Considering the problems at hand, Oxfam took a holistic approach with three integrated components to address these challenges.

  • Oxfam provided farmers with a season’s worth of agricultural inputs. This was intended to reduce their dependence on the middlemen and break the debt cycle, diversify farmers’ crop choices for consumption and sale, and educate them about other seed options and modern agricultural practices that could affect the long term fertility and sustainability of the agricultural system. By moving up the value supply chain, households could increase incomes as well as plant crops for household consumption that would normally be bought at markets.
  • Oxfam also established grain banks in some villages where farmers could deposit their grain to sell later when prices are higher, to plant in the next season, or to consume in times of need.
  • They helped organize farmer co-operatives that promoted cost-sharing of productive technologies and marketing efforts, encouraged farmers to share best practices. These interactions would also help build strong community ties which would support people’s ability to play a proactive role in shaping their lives and the future development of their communities, despite growing risks and uncertainty.

So what evidence do we have of a resilience dividend?
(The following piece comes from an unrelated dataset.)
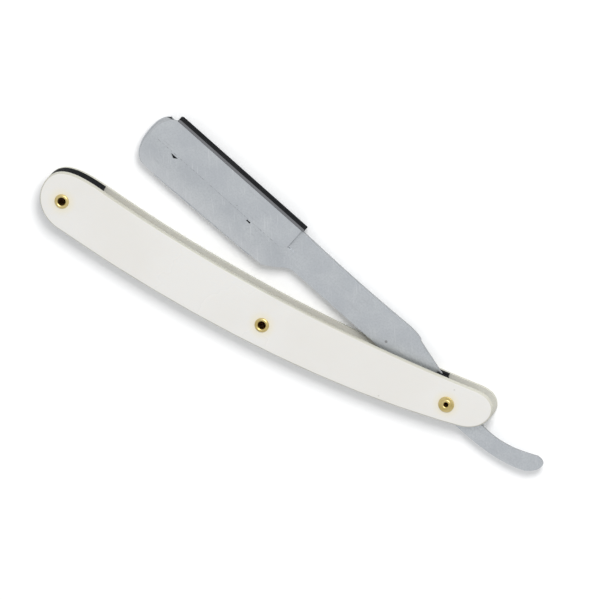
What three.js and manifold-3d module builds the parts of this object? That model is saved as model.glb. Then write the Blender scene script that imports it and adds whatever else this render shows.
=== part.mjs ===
// Folding straight razor with a replaceable half blade: two white scales, a hollow two-plate steel arm
// and a black insert that carries the blade. Millimetres, +Z up, lying on its rear scale.
// The razor is drawn with its pivot on the origin and its toe eyelet on -X, then centred at the end.
import * as THREE from 'three';
import { mergeVertices } from 'three/addons/utils/BufferGeometryUtils.js';
import Module from 'manifold-3d';

const wasm = await Module();
wasm.setup();

// ---- driving dimensions -------------------------------------------------------------------------

// Handle: two flat scales with a gap between them
const EYELET_SPAN = 132.5; // toe eyelet to pivot
const MIDDLE_EYELET = { x: -61.1, y: -5.2 };
const SCALE_THICKNESS = 1.5;
const SCALE_GAP = 4.2;
const SCALE_ROUND = 0.6; // rounding of a scale's outer edge
// Points round the toe, in from its nose, and the fullness of the curves that meet there
const NOSE = { reach: 7.5, y: 1.35, pullUp: 8.7, pullDown: 5.6 };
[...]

  • Effect on household income: RAND estimated that Oxfam’s intervention increased annual agricultural income by approximately 20 percent per household in the year after the project. That’s an additional $400 per year that households could spend on farm equipment, goods at local businesses, or children’s education, to name a few.
  • Effect on the community: These gains can be re-invested into other community priorities, creating a cycle of reinforcing benefits that could persist long into the future. Time will tell if this is the case. But the resilience dividend model can help us think about the linkages involved and the data needed to assess these long-term benefits.
  • Effect on individual decision-making: Using the data Oxfam collected 2 years after the project ended, RAND found that the project changed the way that farmers went about growing crops. Certain practices and crop varietals were shown to increase incomes in the region, and there is strong evidence that the project resulted in increased adoption of new fertilization and cropping practices. If these changes persist, the project will have significant long-term implications for communities that participated.

The resilience dividend can be seen in both the short-term and long-term benefits. While the seed bank was intended as a form of insurance to help the communities better withstand immediate shocks that resulted in crop loss or price shocks, this is only part of the story. These seed banks also allowed for a continued break from the debt cycle by providing a means to store seeds to be sowed in subsequent years.  Furthermore, by providing information and materials, Oxfam aimed to change the way that farmers grew their crops, providing potentially lasting benefits that would benefit the communities for years to come.

The Resilience Dividend Can Have Broad Benefits

Oxfam’s project in Pakistan is just one example of how resilience projects can both protect against risks and create co-benefits that have the potential to be transformational. The Resilience Dividend Valuation Model can be applied to different types of resilience projects and policies across different scales to show the variety of resilience benefits each can offer. There is quantifiable, economic value connected to resilience. Valuing the economic and social worth of resilience projects and policies, and creating the models and data necessary to do so, will better inform decision-making.  And that will support the capacity of individuals, communities, and systems to survive, adapt, and grow in the face of the shocks and stresses of the 21st century.